| Required work |
Sift the listing for lines that hold the string "imported" and pull them out.

| Information supplied |
------------------------------

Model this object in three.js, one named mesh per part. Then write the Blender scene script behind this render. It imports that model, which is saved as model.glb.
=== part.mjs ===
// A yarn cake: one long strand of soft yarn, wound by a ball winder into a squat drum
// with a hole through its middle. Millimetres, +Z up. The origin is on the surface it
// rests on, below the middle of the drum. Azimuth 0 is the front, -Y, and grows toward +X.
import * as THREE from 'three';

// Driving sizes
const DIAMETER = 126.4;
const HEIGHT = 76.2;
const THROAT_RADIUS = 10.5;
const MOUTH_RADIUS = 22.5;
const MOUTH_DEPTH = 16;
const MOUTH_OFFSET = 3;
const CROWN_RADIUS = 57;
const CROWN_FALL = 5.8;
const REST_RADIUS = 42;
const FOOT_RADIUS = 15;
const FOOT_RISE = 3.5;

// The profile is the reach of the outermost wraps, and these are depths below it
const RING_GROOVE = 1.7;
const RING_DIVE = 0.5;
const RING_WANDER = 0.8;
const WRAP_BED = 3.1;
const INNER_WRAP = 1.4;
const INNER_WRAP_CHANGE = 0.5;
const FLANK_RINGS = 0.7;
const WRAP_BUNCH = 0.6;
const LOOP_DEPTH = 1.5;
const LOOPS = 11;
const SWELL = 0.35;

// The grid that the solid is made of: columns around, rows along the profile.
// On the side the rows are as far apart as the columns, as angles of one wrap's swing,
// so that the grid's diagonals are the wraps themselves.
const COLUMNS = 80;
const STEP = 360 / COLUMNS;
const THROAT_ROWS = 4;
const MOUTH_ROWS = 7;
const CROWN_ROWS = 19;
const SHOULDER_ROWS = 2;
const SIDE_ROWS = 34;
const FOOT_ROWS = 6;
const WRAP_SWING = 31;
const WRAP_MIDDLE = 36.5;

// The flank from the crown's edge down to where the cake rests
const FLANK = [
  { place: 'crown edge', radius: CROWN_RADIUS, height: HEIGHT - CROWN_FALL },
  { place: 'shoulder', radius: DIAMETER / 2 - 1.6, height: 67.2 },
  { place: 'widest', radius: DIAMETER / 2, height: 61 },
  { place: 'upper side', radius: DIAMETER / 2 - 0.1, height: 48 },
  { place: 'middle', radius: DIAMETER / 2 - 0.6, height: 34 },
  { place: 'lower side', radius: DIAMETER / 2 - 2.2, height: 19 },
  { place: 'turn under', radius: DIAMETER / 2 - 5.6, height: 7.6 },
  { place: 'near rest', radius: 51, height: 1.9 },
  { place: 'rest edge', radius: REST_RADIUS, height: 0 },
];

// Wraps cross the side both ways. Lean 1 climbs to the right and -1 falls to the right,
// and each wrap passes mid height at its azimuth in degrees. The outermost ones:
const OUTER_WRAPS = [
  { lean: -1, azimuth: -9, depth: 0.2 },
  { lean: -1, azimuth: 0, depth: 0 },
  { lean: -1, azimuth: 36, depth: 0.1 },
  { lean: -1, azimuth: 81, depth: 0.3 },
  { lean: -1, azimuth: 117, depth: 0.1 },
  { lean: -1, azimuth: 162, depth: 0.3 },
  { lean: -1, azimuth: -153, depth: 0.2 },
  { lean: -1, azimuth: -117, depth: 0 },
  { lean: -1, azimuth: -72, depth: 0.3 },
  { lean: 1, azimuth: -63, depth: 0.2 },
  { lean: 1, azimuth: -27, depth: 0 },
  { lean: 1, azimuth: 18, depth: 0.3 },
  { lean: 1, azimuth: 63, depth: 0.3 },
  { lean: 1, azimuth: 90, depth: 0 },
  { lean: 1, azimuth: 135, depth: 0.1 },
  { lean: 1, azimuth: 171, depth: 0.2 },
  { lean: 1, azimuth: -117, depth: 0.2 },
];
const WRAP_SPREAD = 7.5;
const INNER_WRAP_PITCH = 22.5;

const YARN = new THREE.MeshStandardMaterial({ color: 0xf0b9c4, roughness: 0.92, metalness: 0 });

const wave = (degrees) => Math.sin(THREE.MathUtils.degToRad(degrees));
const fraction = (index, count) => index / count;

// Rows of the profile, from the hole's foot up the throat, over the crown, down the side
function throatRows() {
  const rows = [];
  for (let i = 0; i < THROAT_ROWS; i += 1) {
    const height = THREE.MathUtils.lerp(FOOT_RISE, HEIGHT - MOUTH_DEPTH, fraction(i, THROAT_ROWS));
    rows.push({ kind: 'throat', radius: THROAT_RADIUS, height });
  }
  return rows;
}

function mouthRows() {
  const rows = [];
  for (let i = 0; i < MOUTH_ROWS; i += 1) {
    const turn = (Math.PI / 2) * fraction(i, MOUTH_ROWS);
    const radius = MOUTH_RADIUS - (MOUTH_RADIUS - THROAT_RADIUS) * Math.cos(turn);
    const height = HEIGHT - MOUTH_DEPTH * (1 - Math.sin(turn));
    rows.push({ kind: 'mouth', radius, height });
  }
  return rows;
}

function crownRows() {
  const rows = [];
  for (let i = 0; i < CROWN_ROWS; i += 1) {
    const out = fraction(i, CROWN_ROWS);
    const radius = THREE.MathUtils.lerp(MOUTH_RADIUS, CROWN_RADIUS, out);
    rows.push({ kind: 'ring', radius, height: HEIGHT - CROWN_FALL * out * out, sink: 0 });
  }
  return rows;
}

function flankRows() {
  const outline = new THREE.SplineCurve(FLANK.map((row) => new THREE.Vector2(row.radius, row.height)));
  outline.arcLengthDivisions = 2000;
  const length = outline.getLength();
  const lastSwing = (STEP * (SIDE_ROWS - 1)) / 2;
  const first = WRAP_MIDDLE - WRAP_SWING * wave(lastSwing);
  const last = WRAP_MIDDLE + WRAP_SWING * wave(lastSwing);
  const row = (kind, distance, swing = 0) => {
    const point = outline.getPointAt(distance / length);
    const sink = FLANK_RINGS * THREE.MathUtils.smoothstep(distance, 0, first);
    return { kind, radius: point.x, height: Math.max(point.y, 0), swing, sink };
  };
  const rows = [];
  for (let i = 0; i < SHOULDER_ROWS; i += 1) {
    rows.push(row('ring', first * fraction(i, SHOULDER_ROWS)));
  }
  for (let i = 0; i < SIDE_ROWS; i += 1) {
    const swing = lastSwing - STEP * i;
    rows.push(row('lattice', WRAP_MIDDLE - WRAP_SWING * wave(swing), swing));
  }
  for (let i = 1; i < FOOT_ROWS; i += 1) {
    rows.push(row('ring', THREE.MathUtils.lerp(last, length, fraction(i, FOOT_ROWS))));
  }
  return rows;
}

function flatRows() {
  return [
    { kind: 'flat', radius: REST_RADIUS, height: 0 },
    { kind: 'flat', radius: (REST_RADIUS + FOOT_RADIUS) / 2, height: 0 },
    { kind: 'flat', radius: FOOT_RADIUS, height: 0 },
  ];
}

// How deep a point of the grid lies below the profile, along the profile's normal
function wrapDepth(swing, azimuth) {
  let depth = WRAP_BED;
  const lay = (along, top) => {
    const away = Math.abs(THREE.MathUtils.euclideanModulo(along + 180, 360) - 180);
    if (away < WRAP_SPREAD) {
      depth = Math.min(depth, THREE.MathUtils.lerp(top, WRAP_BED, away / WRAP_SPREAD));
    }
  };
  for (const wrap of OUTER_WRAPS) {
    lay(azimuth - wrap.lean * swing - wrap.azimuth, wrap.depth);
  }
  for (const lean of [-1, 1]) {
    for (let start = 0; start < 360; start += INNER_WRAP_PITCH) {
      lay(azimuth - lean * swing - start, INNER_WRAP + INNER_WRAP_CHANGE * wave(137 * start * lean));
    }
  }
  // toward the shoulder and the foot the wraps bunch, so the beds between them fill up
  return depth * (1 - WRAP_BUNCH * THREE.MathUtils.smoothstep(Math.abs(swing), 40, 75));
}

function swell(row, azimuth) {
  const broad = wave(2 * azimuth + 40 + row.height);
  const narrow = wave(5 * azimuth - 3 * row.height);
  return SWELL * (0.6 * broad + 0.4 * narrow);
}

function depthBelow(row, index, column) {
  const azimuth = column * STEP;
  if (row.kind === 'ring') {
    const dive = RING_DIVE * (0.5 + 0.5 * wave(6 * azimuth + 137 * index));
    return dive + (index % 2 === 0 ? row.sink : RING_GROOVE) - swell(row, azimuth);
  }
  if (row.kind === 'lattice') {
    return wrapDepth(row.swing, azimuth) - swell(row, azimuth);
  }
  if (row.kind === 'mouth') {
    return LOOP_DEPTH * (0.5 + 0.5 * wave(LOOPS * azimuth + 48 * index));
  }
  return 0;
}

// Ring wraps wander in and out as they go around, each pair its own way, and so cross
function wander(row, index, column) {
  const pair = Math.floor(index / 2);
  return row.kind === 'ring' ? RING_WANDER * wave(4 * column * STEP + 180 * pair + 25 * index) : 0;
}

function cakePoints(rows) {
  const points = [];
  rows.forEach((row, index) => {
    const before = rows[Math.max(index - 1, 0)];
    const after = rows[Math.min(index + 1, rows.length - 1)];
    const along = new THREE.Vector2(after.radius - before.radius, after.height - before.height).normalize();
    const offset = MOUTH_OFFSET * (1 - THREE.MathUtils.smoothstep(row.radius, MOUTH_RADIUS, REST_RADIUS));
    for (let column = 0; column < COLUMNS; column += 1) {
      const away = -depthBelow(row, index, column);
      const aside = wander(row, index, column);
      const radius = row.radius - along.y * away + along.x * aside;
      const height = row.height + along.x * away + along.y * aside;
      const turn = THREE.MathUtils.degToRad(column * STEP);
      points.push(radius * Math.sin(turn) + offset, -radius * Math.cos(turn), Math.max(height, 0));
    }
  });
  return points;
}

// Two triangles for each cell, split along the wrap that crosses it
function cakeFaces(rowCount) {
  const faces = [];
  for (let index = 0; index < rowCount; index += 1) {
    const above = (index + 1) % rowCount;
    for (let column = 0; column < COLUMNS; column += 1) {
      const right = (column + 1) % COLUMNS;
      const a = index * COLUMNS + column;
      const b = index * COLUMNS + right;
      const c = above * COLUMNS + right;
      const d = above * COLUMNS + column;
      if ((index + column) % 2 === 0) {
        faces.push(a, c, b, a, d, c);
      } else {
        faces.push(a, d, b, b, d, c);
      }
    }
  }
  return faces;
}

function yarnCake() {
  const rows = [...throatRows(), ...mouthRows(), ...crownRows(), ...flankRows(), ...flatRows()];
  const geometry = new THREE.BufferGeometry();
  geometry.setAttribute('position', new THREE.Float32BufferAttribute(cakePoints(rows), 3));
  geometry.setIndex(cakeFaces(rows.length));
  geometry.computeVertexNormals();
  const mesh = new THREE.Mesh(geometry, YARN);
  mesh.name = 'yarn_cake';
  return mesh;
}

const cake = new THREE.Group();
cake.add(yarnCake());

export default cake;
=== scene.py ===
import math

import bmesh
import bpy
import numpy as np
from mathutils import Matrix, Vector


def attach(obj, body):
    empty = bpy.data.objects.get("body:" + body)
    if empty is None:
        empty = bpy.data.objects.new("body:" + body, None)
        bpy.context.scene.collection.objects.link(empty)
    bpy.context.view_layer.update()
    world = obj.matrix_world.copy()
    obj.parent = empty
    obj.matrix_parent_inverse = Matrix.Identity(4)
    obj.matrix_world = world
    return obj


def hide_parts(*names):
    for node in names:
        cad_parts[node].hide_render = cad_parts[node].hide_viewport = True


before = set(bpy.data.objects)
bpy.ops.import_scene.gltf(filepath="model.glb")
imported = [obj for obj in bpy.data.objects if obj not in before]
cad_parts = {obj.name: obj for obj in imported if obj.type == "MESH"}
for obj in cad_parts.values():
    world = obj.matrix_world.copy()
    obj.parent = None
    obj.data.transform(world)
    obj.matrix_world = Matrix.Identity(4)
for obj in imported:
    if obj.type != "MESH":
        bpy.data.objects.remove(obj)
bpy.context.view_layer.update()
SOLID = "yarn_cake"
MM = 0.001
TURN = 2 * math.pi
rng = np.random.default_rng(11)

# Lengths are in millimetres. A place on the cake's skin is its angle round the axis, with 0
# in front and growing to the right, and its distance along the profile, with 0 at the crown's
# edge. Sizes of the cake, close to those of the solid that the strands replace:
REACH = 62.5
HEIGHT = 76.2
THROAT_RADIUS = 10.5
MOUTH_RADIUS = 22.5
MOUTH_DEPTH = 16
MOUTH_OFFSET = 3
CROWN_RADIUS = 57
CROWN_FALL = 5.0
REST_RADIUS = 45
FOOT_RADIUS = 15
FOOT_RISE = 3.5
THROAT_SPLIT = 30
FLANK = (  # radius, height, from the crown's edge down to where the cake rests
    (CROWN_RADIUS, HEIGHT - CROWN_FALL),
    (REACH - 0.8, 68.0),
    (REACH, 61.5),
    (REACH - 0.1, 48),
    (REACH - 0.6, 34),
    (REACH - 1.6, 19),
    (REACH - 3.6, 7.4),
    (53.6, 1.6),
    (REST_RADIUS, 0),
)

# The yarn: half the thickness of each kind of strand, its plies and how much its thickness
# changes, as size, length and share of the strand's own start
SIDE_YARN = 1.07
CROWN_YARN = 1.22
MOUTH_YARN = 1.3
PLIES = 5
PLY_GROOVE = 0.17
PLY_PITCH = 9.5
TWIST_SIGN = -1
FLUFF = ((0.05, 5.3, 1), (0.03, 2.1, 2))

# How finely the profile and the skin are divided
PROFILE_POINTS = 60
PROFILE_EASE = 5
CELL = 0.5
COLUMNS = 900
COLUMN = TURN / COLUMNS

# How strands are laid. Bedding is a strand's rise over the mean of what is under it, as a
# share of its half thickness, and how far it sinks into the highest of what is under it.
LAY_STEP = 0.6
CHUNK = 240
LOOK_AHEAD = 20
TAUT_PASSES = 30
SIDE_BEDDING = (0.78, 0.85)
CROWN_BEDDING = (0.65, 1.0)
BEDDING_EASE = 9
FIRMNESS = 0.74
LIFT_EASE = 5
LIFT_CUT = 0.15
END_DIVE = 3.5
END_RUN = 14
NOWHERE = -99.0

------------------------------

| Full output |
imported = [obj for obj in bpy.data.objects if obj not in before]
cad_parts = {obj.name: obj for obj in imported if obj.type == "MESH"}
for obj in imported:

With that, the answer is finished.